*GIVEN PROBLEM*:
Each entry that follows must be output without any deviation.

*RECORD LIST*:
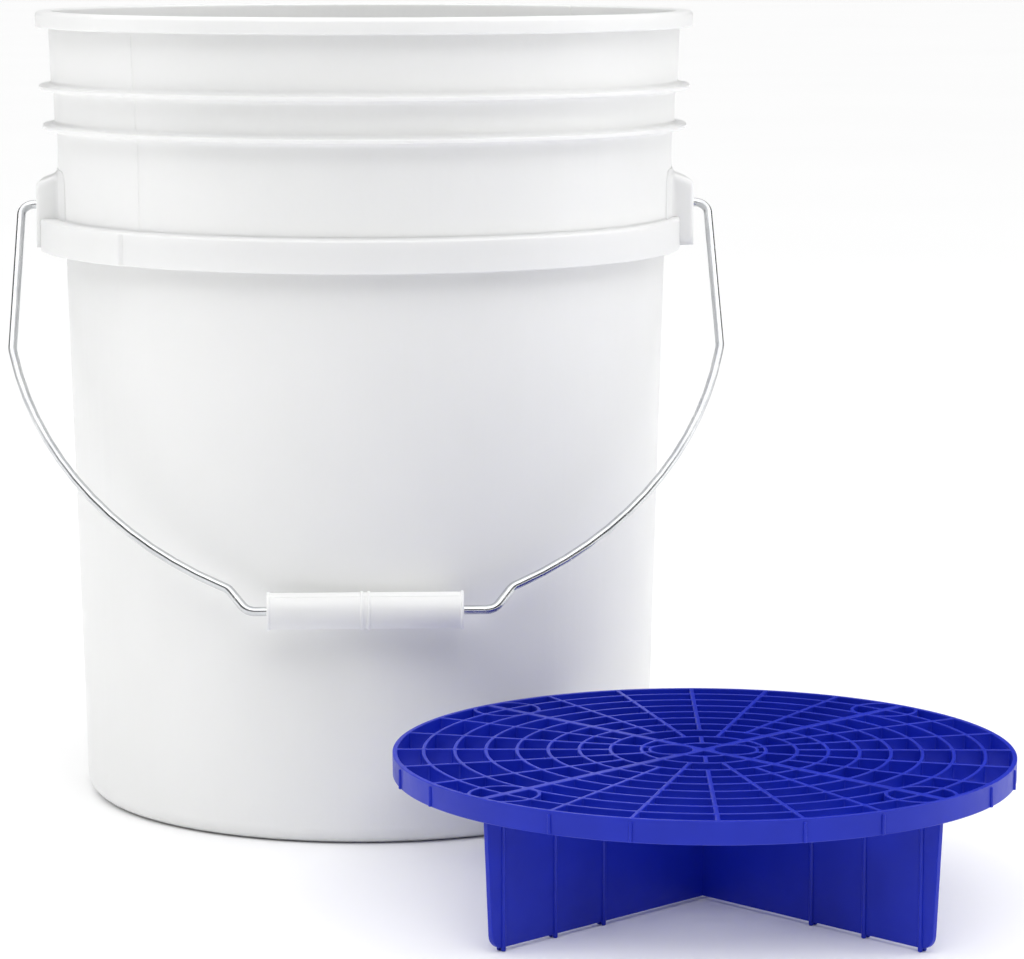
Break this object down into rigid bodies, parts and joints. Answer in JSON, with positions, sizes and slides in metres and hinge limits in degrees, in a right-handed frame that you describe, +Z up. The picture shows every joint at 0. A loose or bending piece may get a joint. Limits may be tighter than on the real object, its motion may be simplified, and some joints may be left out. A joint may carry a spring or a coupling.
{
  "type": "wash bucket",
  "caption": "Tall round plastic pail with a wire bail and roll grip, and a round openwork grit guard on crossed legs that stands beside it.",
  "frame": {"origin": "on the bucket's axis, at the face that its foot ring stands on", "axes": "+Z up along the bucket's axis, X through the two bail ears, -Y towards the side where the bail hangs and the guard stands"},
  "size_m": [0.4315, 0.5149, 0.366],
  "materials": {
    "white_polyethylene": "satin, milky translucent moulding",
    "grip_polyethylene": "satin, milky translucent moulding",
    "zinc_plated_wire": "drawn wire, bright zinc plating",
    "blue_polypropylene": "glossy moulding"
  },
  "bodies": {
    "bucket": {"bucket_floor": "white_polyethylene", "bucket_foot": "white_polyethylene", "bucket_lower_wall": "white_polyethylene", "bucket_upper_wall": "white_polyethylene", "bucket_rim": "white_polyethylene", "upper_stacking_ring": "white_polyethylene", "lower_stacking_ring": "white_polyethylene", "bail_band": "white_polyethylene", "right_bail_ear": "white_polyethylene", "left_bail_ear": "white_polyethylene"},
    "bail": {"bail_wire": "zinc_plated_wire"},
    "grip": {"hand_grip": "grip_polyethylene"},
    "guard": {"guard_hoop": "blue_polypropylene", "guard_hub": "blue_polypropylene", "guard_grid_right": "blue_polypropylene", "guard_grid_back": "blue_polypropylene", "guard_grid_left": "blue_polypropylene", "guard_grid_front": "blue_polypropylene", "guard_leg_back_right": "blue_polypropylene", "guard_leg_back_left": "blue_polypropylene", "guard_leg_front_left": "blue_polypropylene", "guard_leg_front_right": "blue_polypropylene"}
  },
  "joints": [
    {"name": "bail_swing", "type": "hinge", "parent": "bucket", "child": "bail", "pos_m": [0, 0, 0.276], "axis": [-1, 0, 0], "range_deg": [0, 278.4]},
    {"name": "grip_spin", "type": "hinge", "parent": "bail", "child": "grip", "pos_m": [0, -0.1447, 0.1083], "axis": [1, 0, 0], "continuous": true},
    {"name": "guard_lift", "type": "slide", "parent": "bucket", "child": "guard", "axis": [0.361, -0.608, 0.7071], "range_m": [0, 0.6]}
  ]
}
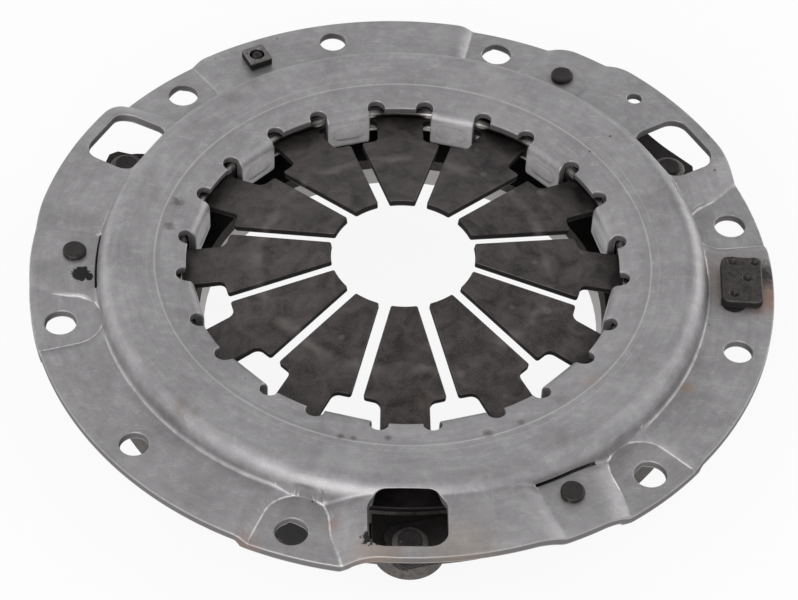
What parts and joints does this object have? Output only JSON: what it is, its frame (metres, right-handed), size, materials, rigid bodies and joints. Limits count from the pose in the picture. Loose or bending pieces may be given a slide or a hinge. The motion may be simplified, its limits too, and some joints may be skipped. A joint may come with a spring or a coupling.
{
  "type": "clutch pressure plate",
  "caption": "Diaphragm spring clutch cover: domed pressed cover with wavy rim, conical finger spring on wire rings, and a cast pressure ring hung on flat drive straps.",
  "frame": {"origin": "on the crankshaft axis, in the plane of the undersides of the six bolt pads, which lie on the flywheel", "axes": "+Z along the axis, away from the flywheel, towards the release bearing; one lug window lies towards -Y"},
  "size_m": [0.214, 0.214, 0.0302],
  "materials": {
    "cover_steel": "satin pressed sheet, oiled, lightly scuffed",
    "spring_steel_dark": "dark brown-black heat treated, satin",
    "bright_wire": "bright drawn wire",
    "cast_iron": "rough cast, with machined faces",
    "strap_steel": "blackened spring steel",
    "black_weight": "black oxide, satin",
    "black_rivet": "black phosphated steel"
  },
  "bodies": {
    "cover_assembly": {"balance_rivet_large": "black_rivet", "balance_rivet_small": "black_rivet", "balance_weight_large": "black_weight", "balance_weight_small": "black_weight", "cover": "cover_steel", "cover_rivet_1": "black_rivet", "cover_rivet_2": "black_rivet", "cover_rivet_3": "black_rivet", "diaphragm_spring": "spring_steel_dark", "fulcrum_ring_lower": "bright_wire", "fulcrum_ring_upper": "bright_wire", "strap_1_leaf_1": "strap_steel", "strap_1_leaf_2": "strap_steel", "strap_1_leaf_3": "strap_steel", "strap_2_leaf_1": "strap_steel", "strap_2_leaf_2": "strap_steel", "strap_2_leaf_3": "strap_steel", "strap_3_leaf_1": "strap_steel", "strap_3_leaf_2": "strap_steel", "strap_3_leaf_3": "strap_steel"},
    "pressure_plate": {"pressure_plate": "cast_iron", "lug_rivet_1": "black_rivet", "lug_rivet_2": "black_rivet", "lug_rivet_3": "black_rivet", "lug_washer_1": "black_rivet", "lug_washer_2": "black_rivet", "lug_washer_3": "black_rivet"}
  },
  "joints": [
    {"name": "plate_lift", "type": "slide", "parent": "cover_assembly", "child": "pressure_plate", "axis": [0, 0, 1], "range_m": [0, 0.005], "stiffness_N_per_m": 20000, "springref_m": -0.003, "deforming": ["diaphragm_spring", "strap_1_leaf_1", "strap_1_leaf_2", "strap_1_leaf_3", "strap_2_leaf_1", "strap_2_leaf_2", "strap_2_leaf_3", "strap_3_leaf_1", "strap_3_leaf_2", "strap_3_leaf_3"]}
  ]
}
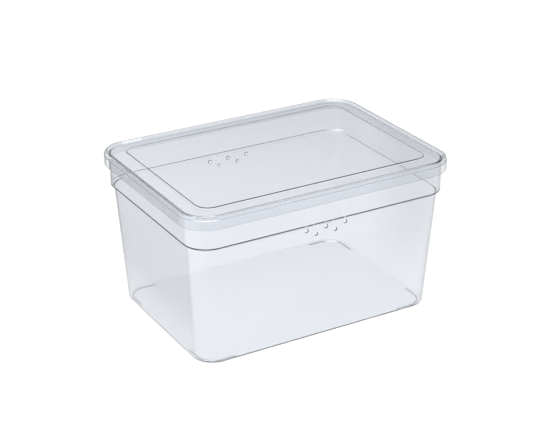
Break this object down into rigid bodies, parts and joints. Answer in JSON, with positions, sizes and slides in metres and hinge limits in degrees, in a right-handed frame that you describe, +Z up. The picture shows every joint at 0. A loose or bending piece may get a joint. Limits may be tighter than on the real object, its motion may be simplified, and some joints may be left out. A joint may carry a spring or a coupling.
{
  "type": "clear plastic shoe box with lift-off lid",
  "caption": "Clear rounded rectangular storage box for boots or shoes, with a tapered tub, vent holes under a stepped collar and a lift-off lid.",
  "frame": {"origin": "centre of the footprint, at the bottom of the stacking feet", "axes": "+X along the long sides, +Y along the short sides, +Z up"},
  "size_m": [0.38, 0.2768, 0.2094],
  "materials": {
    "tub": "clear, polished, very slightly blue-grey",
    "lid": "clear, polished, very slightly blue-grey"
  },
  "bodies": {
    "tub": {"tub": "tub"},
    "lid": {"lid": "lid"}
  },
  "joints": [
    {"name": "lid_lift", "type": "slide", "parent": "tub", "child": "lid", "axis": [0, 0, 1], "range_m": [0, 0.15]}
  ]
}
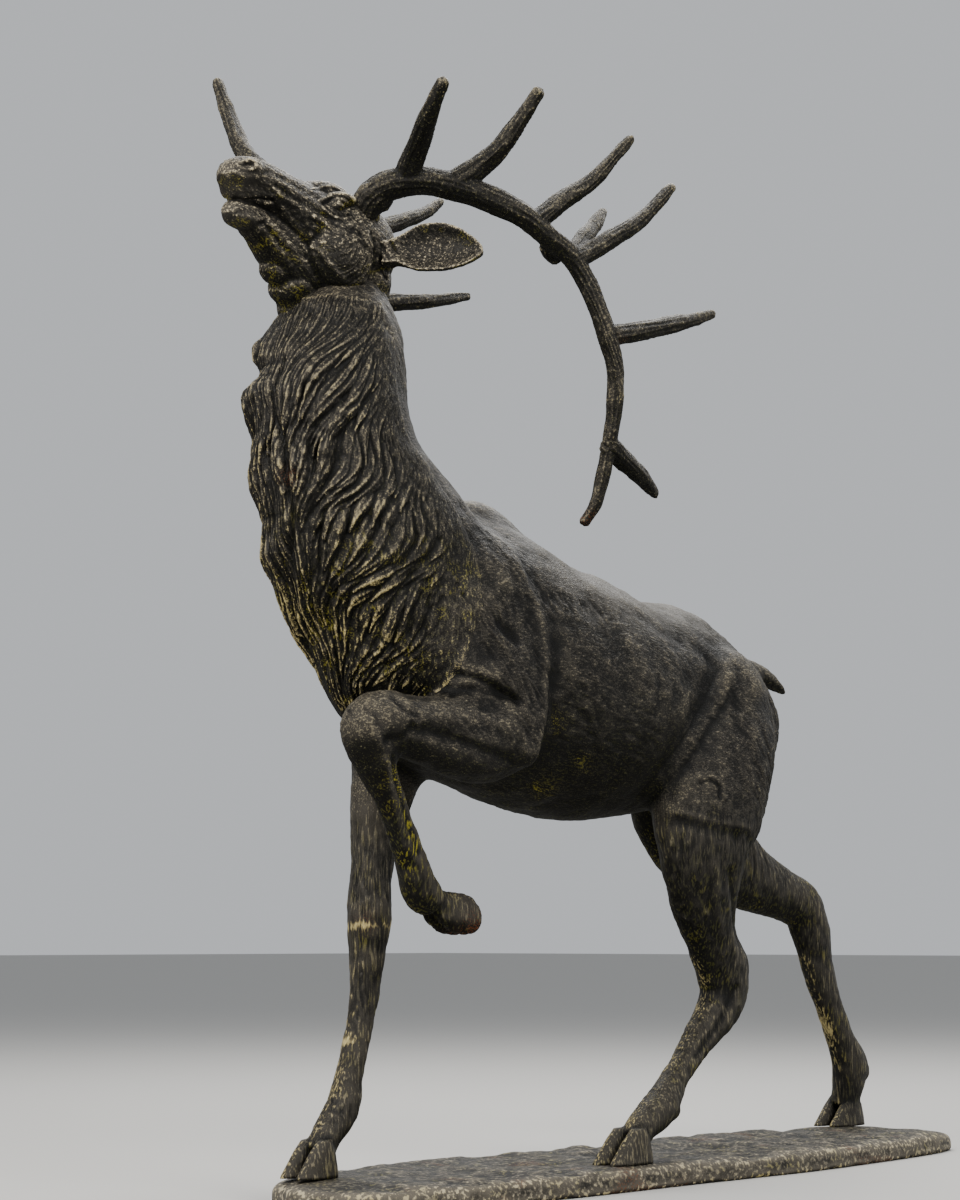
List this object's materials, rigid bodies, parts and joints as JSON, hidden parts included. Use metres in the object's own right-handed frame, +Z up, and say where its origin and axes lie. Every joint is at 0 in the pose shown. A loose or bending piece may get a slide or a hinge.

*FULL RESPONSE*:
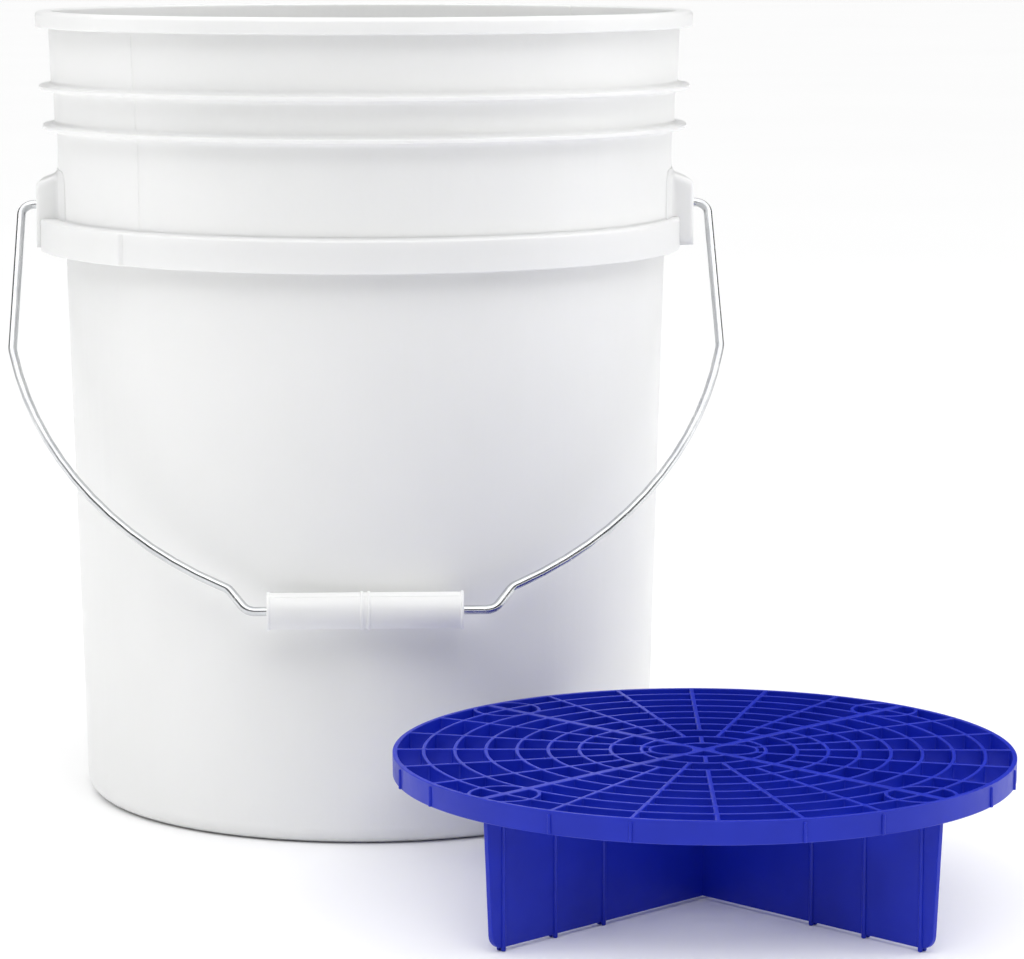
Break this object down into rigid bodies, parts and joints. Answer in JSON, with positions, sizes and slides in metres and hinge limits in degrees, in a right-handed frame that you describe, +Z up. The picture shows every joint at 0. A loose or bending piece may get a joint. Limits may be tighter than on the real object, its motion may be simplified, and some joints may be left out. A joint may carry a spring or a coupling.
{
  "type": "wash bucket",
  "caption": "Tall round plastic pail with a wire bail and roll grip, and a round openwork grit guard on crossed legs that stands beside it.",
  "frame": {"origin": "on the bucket's axis, at the face that its foot ring stands on", "axes": "+Z up along the bucket's axis, X through the two bail ears, -Y towards the side where the bail hangs and the guard stands"},
  "size_m": [0.4315, 0.5149, 0.366],
  "materials": {
    "white_polyethylene": "satin, milky translucent moulding",
    "grip_polyethylene": "satin, milky translucent moulding",
    "zinc_plated_wire": "drawn wire, bright zinc plating",
    "blue_polypropylene": "glossy moulding"
  },
  "bodies": {
    "bucket": {"bucket_floor": "white_polyethylene", "bucket_foot": "white_polyethylene", "bucket_lower_wall": "white_polyethylene", "bucket_upper_wall": "white_polyethylene", "bucket_rim": "white_polyethylene", "upper_stacking_ring": "white_polyethylene", "lower_stacking_ring": "white_polyethylene", "bail_band": "white_polyethylene", "right_bail_ear": "white_polyethylene", "left_bail_ear": "white_polyethylene"},
    "bail": {"bail_wire": "zinc_plated_wire"},
    "grip": {"hand_grip": "grip_polyethylene"},
    "guard": {"guard_hoop": "blue_polypropylene", "guard_hub": "blue_polypropylene", "guard_grid_right": "blue_polypropylene", "guard_grid_back": "blue_polypropylene", "guard_grid_left": "blue_polypropylene", "guard_grid_front": "blue_polypropylene", "guard_leg_back_right": "blue_polypropylene", "guard_leg_back_left": "blue_polypropylene", "guard_leg_front_left": "blue_polypropylene", "guard_leg_front_right": "blue_polypropylene"}
  },
  "joints": [
    {"name": "bail_swing", "type": "hinge", "parent": "bucket", "child": "bail", "pos_m": [0, 0, 0.276], "axis": [-1, 0, 0], "range_deg": [0, 278.4]},
    {"name": "grip_spin", "type": "hinge", "parent": "bail", "child": "grip", "pos_m": [0, -0.1447, 0.1083], "axis": [1, 0, 0], "continuous": true},
    {"name": "guard_lift", "type": "slide", "parent": "bucket", "child": "guard", "axis": [0.361, -0.608, 0.7071], "range_m": [0, 0.6]}
  ]
}
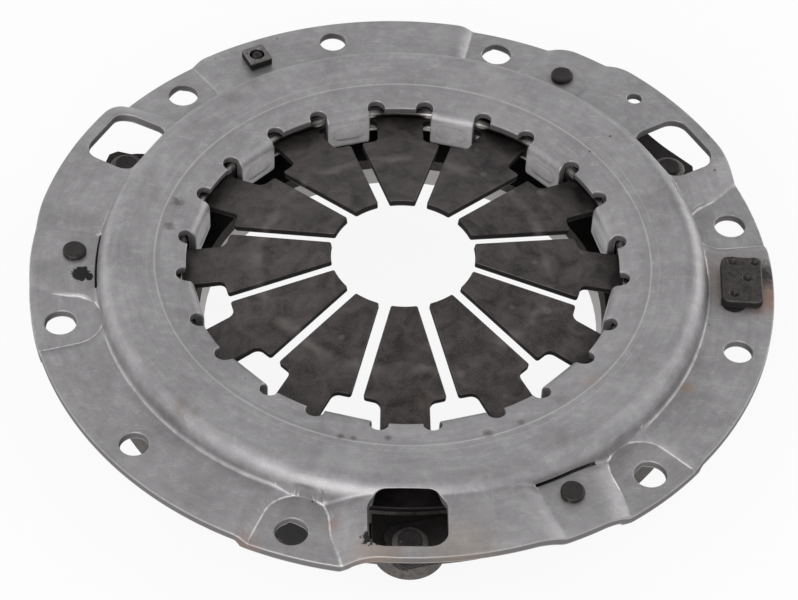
What parts and joints does this object have? Output only JSON: what it is, its frame (metres, right-handed), size, materials, rigid bodies and joints. Limits count from the pose in the picture. Loose or bending pieces may be given a slide or a hinge. The motion may be simplified, its limits too, and some joints may be skipped. A joint may come with a spring or a coupling.
{
  "type": "clutch pressure plate",
  "caption": "Diaphragm spring clutch cover: domed pressed cover with wavy rim, conical finger spring on wire rings, and a cast pressure ring hung on flat drive straps.",
  "frame": {"origin": "on the crankshaft axis, in the plane of the undersides of the six bolt pads, which lie on the flywheel", "axes": "+Z along the axis, away from the flywheel, towards the release bearing; one lug window lies towards -Y"},
  "size_m": [0.214, 0.214, 0.0302],
  "materials": {
    "cover_steel": "satin pressed sheet, oiled, lightly scuffed",
    "spring_steel_dark": "dark brown-black heat treated, satin",
    "bright_wire": "bright drawn wire",
    "cast_iron": "rough cast, with machined faces",
    "strap_steel": "blackened spring steel",
    "black_weight": "black oxide, satin",
    "black_rivet": "black phosphated steel"
  },
  "bodies": {
    "cover_assembly": {"balance_rivet_large": "black_rivet", "balance_rivet_small": "black_rivet", "balance_weight_large": "black_weight", "balance_weight_small": "black_weight", "cover": "cover_steel", "cover_rivet_1": "black_rivet", "cover_rivet_2": "black_rivet", "cover_rivet_3": "black_rivet", "diaphragm_spring": "spring_steel_dark", "fulcrum_ring_lower": "bright_wire", "fulcrum_ring_upper": "bright_wire", "strap_1_leaf_1": "strap_steel", "strap_1_leaf_2": "strap_steel", "strap_1_leaf_3": "strap_steel", "strap_2_leaf_1": "strap_steel", "strap_2_leaf_2": "strap_steel", "strap_2_leaf_3": "strap_steel", "strap_3_leaf_1": "strap_steel", "strap_3_leaf_2": "strap_steel", "strap_3_leaf_3": "strap_steel"},
    "pressure_plate": {"pressure_plate": "cast_iron", "lug_rivet_1": "black_rivet", "lug_rivet_2": "black_rivet", "lug_rivet_3": "black_rivet", "lug_washer_1": "black_rivet", "lug_washer_2": "black_rivet", "lug_washer_3": "black_rivet"}
  },
  "joints": [
    {"name": "plate_lift", "type": "slide", "parent": "cover_assembly", "child": "pressure_plate", "axis": [0, 0, 1], "range_m": [0, 0.005], "stiffness_N_per_m": 20000, "springref_m": -0.003, "deforming": ["diaphragm_spring", "strap_1_leaf_1", "strap_1_leaf_2", "strap_1_leaf_3", "strap_2_leaf_1", "strap_2_leaf_2", "strap_2_leaf_3", "strap_3_leaf_1", "strap_3_leaf_2", "strap_3_leaf_3"]}
  ]
}
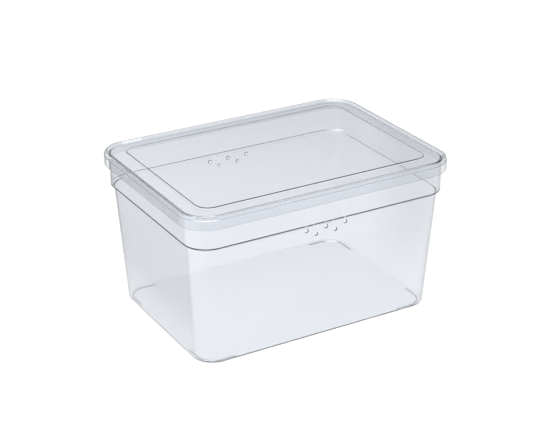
Break this object down into rigid bodies, parts and joints. Answer in JSON, with positions, sizes and slides in metres and hinge limits in degrees, in a right-handed frame that you describe, +Z up. The picture shows every joint at 0. A loose or bending piece may get a joint. Limits may be tighter than on the real object, its motion may be simplified, and some joints may be left out. A joint may carry a spring or a coupling.
{
  "type": "clear plastic shoe box with lift-off lid",
  "caption": "Clear rounded rectangular storage box for boots or shoes, with a tapered tub, vent holes under a stepped collar and a lift-off lid.",
  "frame": {"origin": "centre of the footprint, at the bottom of the stacking feet", "axes": "+X along the long sides, +Y along the short sides, +Z up"},
  "size_m": [0.38, 0.2768, 0.2094],
  "materials": {
    "tub": "clear, polished, very slightly blue-grey",
    "lid": "clear, polished, very slightly blue-grey"
  },
  "bodies": {
    "tub": {"tub": "tub"},
    "lid": {"lid": "lid"}
  },
  "joints": [
    {"name": "lid_lift", "type": "slide", "parent": "tub", "child": "lid", "axis": [0, 0, 1], "range_m": [0, 0.15]}
  ]
}
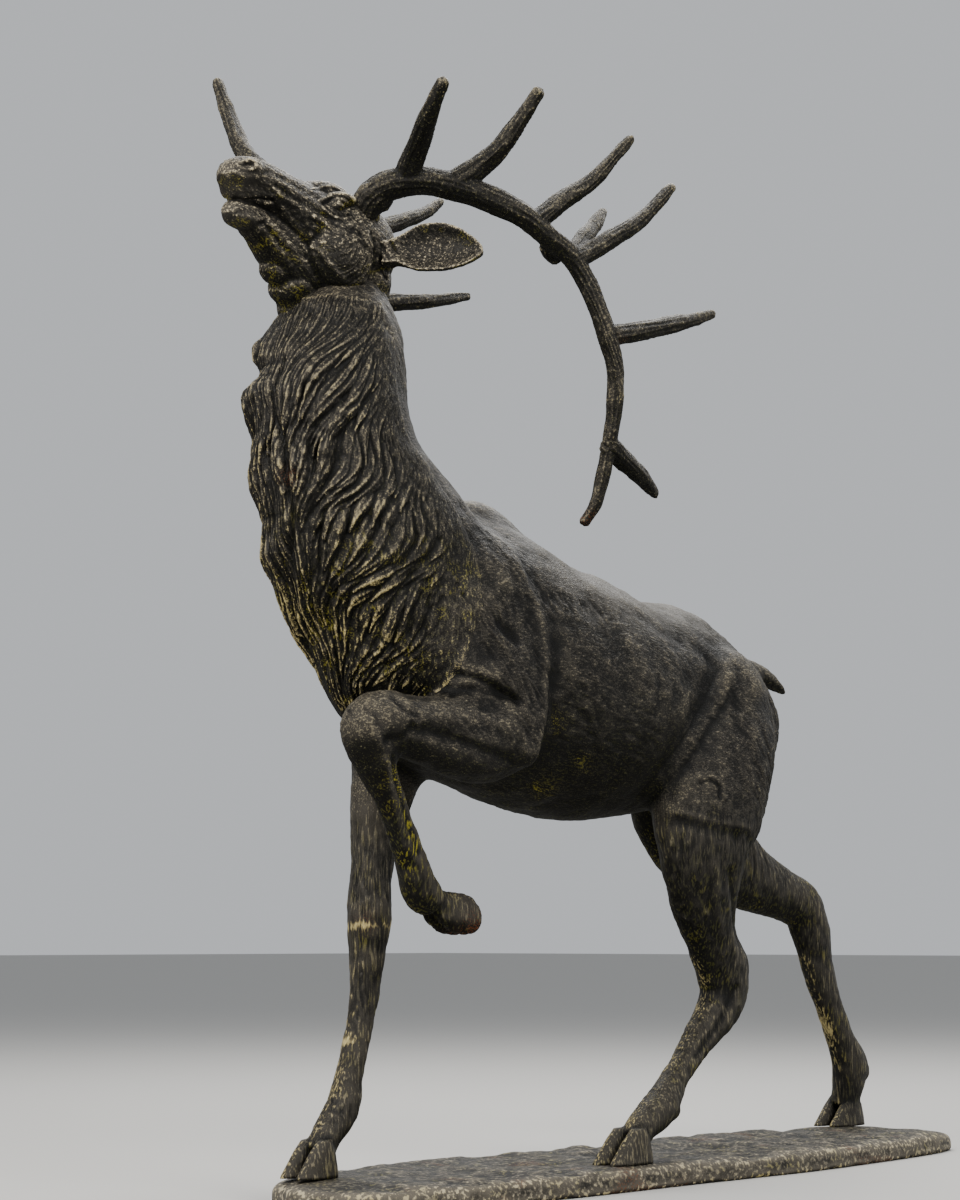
List this object's materials, rigid bodies, parts and joints as JSON, hidden parts included. Use metres in the object's own right-handed frame, +Z up, and say where its origin and axes lie. Every joint is at 0 in the pose shown. A loose or bending piece may get a slide or a hinge.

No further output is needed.